Tweeting with Gods: Tweets as Haiku

Jeremy commented on my recent post and I thought I should elevate it to this blog's surface:

As
a poet and a writer, I have to agree with Joe on the idea of
constraints. Restrictions, parameters, forces of limitation: all of
these require us to do what we as humans do best: problem solve. Like
that lovely cliché, "necessity breeds invention": when confronted with
an obstacle, a constraint, we invent. And we could say the constraint
of 140 characters is as arbitrary as are the rules for writing Haiku.
Yet the latter remains popular, fruitful, and (when done well)
enlightening–after centuries. Does it replace the novel or the essay?
No, it cannot serve the same function. Likewise, no novel can approach
what Basho could in three short lines.

I suppose what I'm suggesting, really, is that like all hip content
these days, it's generated by the user, and it's the user who
determines quality. Just as I'm a better poet than I am a blogger or
tweeter, there'll be people who'll bring the best out of the 140
character form.
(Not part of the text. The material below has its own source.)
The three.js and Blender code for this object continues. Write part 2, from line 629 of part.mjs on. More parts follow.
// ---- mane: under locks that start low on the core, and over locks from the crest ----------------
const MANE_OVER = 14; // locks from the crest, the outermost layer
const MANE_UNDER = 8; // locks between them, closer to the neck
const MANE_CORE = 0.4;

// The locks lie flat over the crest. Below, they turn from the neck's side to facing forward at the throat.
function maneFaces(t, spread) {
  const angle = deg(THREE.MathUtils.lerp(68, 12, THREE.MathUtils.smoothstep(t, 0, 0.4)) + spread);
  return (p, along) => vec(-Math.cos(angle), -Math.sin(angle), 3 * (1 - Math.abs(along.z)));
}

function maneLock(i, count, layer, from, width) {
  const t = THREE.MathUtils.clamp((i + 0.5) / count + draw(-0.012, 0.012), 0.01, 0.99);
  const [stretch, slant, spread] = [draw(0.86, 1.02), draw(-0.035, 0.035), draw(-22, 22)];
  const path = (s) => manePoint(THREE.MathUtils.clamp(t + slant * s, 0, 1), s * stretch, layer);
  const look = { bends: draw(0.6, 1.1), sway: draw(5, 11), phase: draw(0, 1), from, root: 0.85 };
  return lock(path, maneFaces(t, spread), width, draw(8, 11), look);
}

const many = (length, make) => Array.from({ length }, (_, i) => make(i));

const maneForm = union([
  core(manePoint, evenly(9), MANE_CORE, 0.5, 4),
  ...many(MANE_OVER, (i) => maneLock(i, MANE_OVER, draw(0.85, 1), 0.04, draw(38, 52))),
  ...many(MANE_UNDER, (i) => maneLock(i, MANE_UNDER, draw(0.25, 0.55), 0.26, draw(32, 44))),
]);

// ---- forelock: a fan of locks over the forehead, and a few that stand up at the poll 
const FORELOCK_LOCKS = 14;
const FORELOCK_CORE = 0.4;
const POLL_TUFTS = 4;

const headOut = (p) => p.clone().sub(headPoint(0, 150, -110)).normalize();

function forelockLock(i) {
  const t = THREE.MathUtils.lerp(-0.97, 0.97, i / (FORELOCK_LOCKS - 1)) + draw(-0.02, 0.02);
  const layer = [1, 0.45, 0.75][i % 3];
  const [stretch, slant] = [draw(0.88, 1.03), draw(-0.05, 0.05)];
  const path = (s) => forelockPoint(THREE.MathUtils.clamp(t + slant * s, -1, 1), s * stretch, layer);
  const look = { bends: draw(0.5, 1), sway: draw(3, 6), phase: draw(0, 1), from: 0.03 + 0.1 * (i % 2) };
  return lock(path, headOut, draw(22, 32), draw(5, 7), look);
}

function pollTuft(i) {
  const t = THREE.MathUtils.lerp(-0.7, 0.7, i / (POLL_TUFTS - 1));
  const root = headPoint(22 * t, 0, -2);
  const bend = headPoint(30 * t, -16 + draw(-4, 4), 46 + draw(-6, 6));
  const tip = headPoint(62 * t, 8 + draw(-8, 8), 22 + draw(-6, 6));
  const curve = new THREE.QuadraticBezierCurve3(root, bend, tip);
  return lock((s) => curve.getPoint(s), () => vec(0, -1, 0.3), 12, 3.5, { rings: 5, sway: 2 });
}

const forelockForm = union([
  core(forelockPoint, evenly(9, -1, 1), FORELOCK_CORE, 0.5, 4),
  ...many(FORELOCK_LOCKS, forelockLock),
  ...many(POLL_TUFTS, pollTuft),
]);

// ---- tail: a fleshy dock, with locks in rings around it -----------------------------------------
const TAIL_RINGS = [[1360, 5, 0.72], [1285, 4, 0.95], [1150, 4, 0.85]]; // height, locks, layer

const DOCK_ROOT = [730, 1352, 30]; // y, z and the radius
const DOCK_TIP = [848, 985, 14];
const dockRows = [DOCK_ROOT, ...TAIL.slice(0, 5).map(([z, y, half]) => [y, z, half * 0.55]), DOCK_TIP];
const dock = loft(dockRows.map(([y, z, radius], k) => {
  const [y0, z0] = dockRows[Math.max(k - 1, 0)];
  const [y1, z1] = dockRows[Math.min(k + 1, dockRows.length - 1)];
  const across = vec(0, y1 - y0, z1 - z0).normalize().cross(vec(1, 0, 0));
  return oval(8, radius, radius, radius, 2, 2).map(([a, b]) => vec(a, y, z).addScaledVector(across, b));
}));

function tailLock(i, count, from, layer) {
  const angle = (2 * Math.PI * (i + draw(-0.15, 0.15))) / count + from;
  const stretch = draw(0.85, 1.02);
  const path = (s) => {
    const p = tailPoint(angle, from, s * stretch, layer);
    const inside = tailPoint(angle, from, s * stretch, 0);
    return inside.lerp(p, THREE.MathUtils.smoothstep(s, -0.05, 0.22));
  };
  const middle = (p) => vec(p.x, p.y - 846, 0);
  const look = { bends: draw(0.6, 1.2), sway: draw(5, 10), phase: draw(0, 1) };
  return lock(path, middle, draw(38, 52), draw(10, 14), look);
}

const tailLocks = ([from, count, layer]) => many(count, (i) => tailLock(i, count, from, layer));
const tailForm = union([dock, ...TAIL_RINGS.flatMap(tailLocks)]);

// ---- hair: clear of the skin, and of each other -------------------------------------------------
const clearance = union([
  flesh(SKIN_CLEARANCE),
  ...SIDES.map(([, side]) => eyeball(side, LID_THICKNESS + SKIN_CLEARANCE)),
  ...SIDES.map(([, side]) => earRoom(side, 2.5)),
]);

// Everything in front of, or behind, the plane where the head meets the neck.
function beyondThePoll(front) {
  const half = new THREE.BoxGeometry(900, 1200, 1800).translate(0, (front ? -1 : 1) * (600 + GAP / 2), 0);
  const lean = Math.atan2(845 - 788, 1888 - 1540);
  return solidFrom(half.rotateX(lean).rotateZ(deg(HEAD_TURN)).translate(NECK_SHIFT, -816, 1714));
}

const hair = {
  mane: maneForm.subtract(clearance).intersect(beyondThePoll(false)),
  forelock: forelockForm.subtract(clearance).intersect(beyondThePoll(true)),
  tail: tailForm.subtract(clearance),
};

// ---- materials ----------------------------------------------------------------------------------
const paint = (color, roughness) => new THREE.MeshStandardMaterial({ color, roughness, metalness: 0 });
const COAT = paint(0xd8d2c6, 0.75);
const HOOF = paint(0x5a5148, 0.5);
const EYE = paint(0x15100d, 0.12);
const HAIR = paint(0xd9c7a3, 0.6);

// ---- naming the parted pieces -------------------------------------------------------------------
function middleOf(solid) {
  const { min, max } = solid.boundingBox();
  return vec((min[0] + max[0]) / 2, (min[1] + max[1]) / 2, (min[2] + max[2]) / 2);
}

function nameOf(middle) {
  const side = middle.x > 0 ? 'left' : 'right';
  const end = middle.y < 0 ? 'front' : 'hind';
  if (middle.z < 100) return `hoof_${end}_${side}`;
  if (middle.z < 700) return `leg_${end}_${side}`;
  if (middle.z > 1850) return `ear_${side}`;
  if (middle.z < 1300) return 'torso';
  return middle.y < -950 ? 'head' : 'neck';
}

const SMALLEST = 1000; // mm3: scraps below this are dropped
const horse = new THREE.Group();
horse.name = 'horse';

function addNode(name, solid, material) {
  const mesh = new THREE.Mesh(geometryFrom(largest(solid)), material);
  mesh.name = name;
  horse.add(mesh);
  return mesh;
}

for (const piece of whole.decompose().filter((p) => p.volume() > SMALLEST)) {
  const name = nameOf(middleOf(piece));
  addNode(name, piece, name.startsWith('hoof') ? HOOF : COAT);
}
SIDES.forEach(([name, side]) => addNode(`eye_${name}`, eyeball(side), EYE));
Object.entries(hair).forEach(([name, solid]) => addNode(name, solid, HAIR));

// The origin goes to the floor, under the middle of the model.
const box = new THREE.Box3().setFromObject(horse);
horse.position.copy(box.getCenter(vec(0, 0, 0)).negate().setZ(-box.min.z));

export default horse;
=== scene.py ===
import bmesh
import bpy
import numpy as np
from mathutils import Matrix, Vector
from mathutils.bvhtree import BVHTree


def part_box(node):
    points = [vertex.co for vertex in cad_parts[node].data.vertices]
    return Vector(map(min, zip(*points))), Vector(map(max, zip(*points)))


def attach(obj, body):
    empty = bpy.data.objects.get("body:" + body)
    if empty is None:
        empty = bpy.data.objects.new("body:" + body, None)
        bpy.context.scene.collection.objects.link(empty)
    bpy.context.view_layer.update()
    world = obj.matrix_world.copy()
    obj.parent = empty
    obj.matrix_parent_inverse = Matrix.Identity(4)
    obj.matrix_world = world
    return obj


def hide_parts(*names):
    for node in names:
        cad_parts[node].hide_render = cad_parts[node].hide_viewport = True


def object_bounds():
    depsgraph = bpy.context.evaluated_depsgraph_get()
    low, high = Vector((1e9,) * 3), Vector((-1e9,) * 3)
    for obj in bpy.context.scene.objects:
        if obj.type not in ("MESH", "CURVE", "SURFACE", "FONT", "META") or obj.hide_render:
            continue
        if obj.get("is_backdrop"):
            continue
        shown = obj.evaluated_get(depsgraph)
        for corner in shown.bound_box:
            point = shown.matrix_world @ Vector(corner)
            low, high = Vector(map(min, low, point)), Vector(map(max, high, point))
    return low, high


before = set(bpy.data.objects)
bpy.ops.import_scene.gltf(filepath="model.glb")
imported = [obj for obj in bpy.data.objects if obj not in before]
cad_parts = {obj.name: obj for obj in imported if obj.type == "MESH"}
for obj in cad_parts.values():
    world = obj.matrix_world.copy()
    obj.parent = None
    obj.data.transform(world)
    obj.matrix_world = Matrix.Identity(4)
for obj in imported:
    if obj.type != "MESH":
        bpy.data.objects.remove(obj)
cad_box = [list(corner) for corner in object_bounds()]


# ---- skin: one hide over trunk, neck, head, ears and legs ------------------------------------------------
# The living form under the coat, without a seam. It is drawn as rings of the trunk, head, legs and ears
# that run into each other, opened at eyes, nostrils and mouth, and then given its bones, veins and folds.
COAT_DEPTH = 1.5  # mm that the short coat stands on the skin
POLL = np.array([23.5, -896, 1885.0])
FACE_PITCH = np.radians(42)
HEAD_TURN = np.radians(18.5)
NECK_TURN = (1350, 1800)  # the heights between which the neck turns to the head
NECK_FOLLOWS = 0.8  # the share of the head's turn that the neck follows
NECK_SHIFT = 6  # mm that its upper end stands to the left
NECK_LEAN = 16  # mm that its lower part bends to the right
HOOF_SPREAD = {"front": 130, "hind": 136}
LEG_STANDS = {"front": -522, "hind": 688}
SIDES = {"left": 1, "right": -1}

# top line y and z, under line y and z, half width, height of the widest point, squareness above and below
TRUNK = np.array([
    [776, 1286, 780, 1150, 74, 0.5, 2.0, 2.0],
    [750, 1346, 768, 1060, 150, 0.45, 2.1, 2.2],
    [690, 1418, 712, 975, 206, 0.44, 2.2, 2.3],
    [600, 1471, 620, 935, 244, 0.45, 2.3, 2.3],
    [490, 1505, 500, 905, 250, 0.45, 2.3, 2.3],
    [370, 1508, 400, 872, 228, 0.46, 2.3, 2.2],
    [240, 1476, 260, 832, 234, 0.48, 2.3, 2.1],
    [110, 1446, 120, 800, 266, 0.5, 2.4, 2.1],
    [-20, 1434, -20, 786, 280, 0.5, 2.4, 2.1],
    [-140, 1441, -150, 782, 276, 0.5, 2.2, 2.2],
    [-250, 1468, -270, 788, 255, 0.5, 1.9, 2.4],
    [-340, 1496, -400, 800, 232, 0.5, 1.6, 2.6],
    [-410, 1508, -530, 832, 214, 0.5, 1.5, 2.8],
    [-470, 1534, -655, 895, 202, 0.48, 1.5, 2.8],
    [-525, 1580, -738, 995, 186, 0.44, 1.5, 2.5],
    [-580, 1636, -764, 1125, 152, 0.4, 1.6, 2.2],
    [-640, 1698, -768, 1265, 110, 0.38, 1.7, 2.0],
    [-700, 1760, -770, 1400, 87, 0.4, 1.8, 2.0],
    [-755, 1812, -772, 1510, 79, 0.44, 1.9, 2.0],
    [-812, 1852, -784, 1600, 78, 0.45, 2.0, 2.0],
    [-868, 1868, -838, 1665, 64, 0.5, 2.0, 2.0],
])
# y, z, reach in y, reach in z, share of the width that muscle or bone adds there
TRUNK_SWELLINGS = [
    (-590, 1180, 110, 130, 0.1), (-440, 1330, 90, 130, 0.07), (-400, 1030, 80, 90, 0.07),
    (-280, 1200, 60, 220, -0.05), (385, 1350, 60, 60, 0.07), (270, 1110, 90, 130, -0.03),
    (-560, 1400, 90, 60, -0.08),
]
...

And I think, what'll continue to define the life cycle
of the technology won't be whether there is portability or not, but
rather whether Twitter or its confederates (like ExecTweets) enhance
our ability to find those who, shall we say, Tweet with the Gods. Seems
like these days there are plenty of worthy practitioners in every
medium, but the media which survives does so on the basis that it's
deliverable to the right audiences, at the right time.